## Material
======
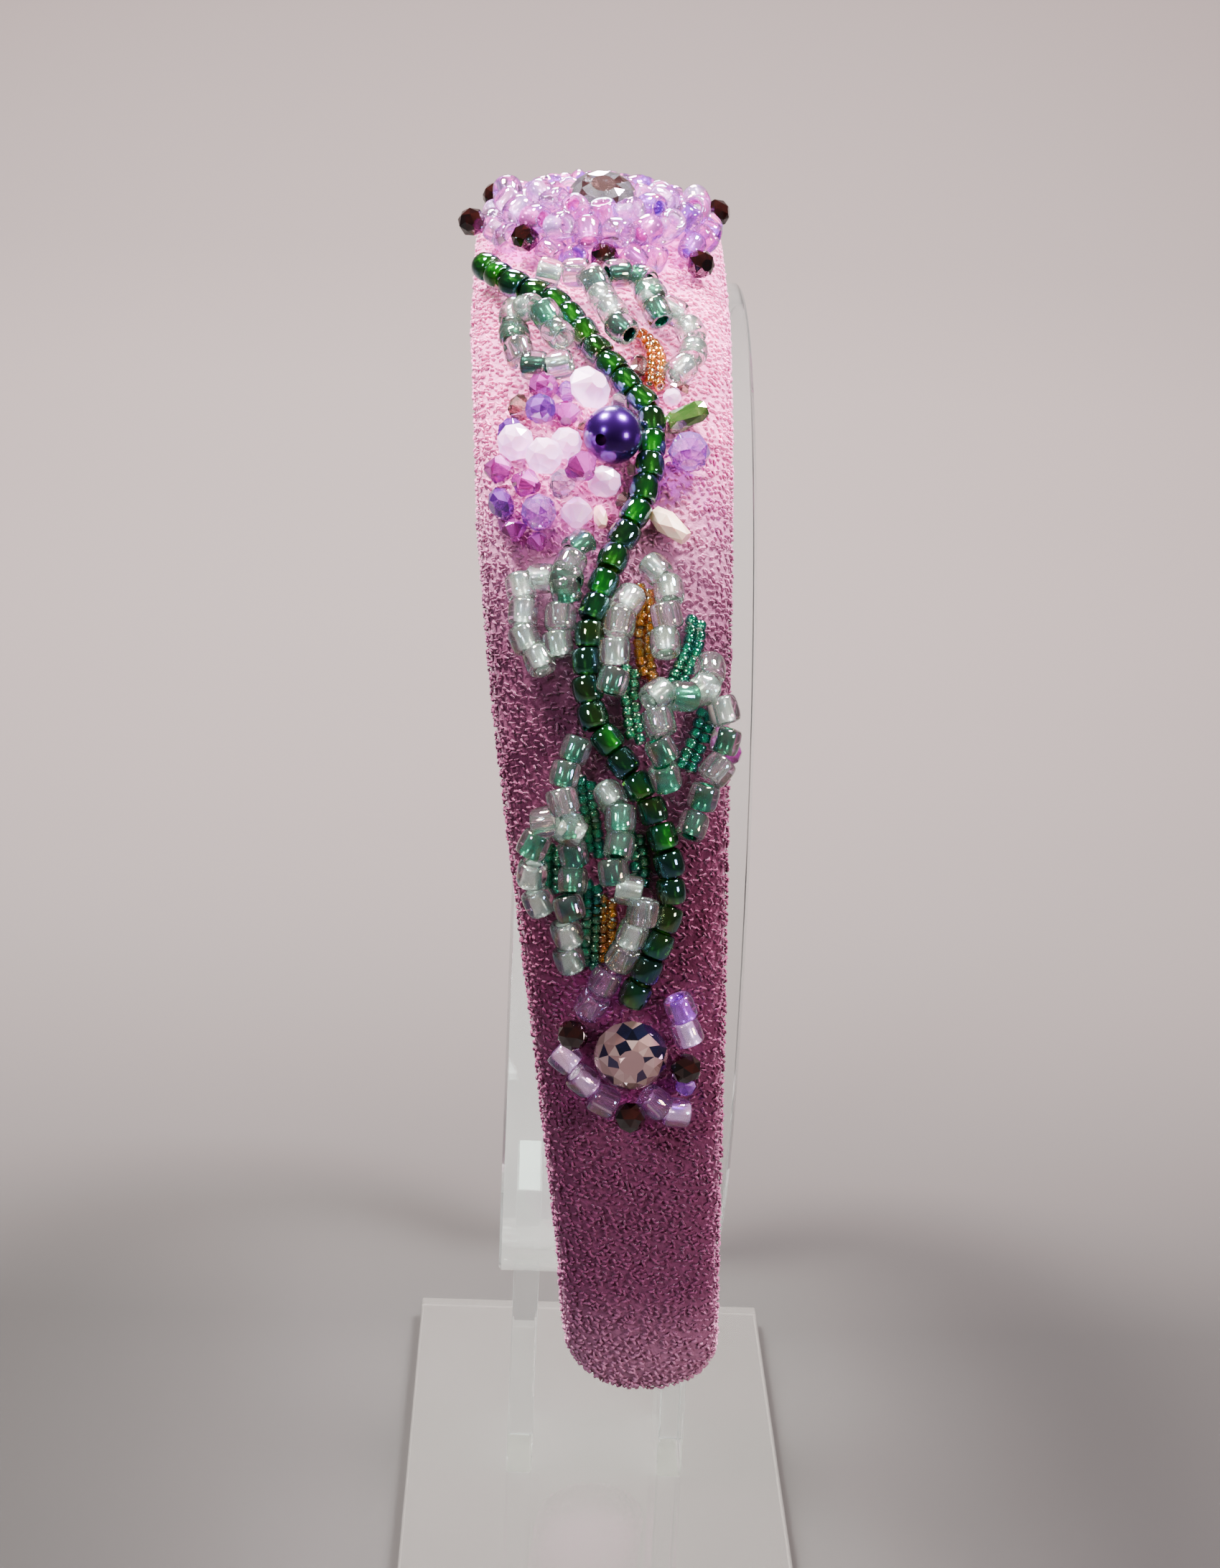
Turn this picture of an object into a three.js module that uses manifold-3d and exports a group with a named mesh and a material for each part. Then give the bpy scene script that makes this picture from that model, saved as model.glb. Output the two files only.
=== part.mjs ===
// A jeweled padded headband on a clear acrylic stand.
// Millimetres, +Z up. The origin is the middle of the base plate's underside.
// The decorated leg of the headband faces -Y, and the band bends in the YZ plane.

import * as THREE from 'three';
import { mergeVertices } from 'three/addons/utils/BufferGeometryUtils.js';
import Module from 'manifold-3d';

const wasm = await Module();
wasm.setup();

// Stand
const BASE_WIDTH = 60;
const BASE_DEPTH = 100;
const BASE_THICKNESS = 4;
const POST_THICKNESS = 4;
const POST_DEPTH = 20;
const POST_OUTER_SPACING = 28;
const STRIP_WIDTH = 30;
const STRIP_THICKNESS = 3;

// Loop of the strip, measured to the middle of its thickness
const LOOP_OFFSET_X = -1.3;
const LOOP_HALF_SPAN = 74;
const LOOP_RISE = 80;
const LOOP_EQUATOR_Z = 111;
const LOOP_FLOOR_Z = 51.5;
const LOOP_FLOOR_HALF = 12;
const LOOP_CORNER_POWER = 2.2;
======
## Written request
Please set down all the data word for word.

## Solution for this problem
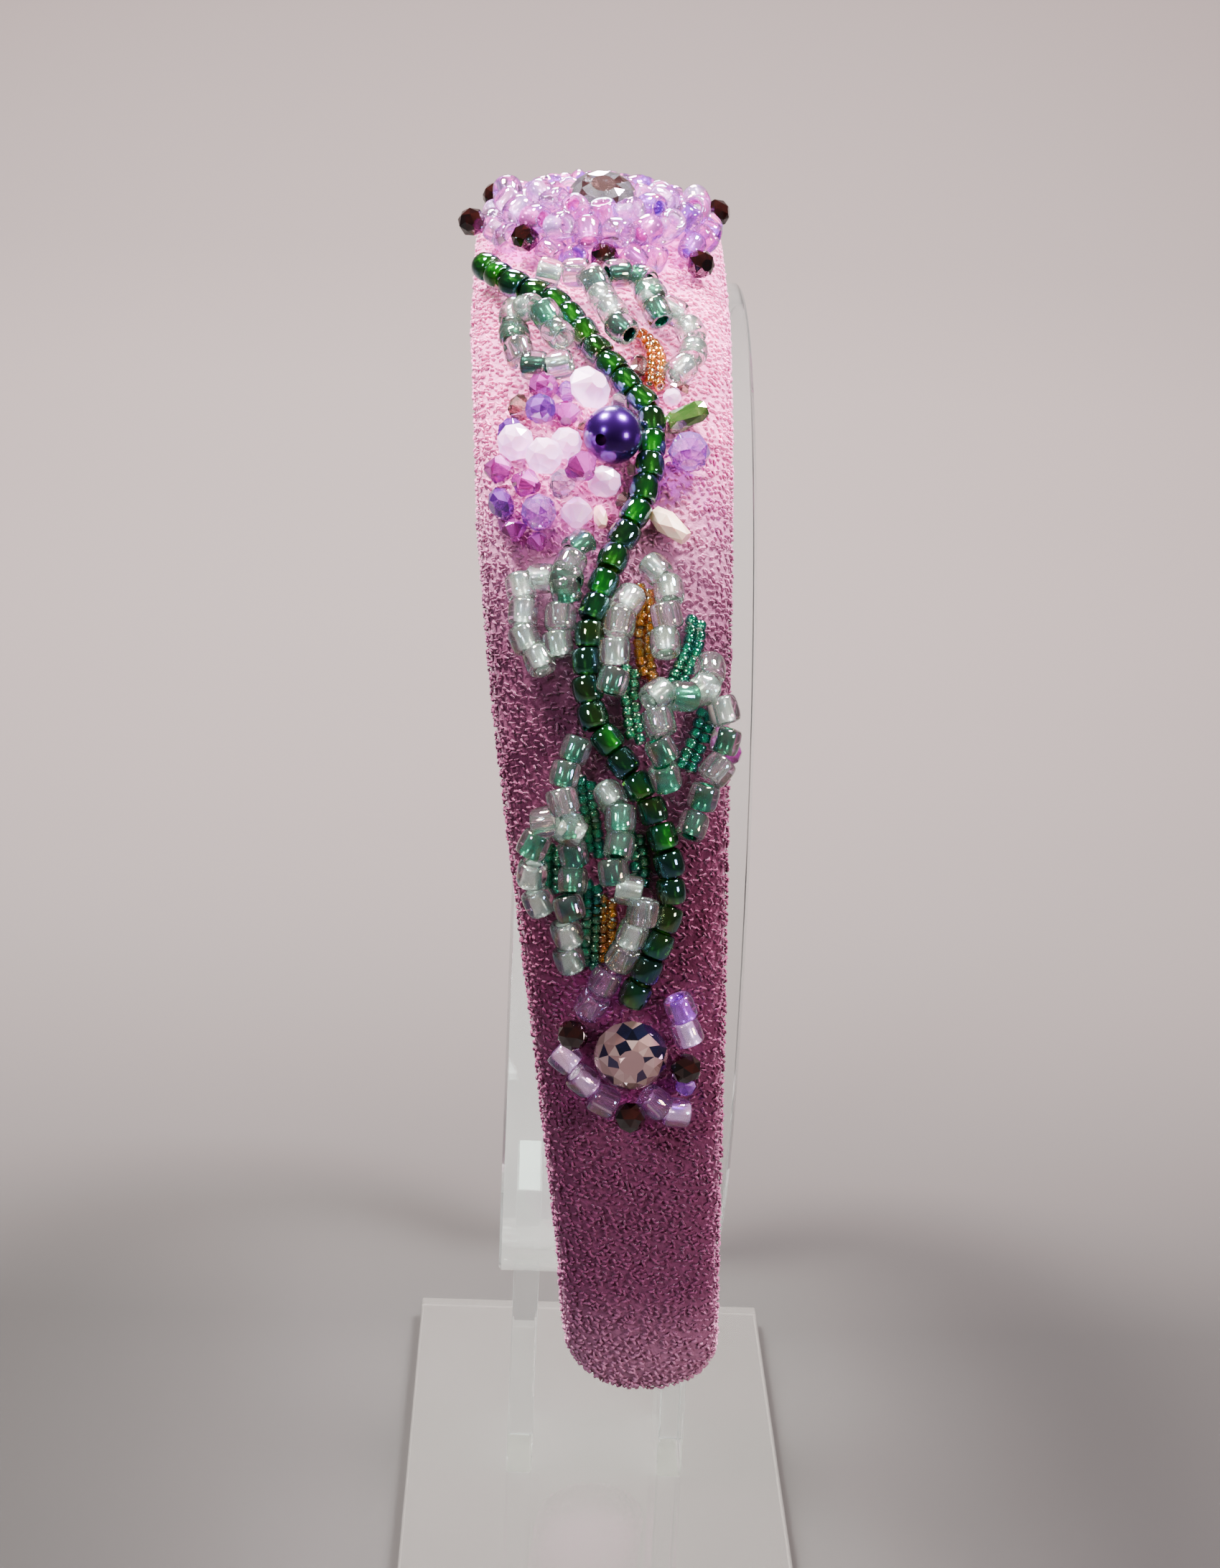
Turn this picture of an object into a three.js module that uses manifold-3d and exports a group with a named mesh and a material for each part. Then give the bpy scene script that makes this picture from that model, saved as model.glb. Output the two files only.
=== part.mjs ===
// A jeweled padded headband on a clear acrylic stand.
// Millimetres, +Z up. The origin is the middle of the base plate's underside.
// The decorated leg of the headband faces -Y, and the band bends in the YZ plane.

import * as THREE from 'three';
import { mergeVertices } from 'three/addons/utils/BufferGeometryUtils.js';
import Module from 'manifold-3d';

const wasm = await Module();
wasm.setup();

// Stand
const BASE_WIDTH = 60;
const BASE_DEPTH = 100;
const BASE_THICKNESS = 4;
const POST_THICKNESS = 4;
const POST_DEPTH = 20;
const POST_OUTER_SPACING = 28;
const STRIP_WIDTH = 30;
const STRIP_THICKNESS = 3;

// Loop of the strip, measured to the middle of its thickness
const LOOP_OFFSET_X = -1.3;
const LOOP_HALF_SPAN = 74;
const LOOP_RISE = 80;
const LOOP_EQUATOR_Z = 111;
const LOOP_FLOOR_Z = 51.5;
const LOOP_FLOOR_HALF = 12;
const LOOP_CORNER_POWER = 2.2;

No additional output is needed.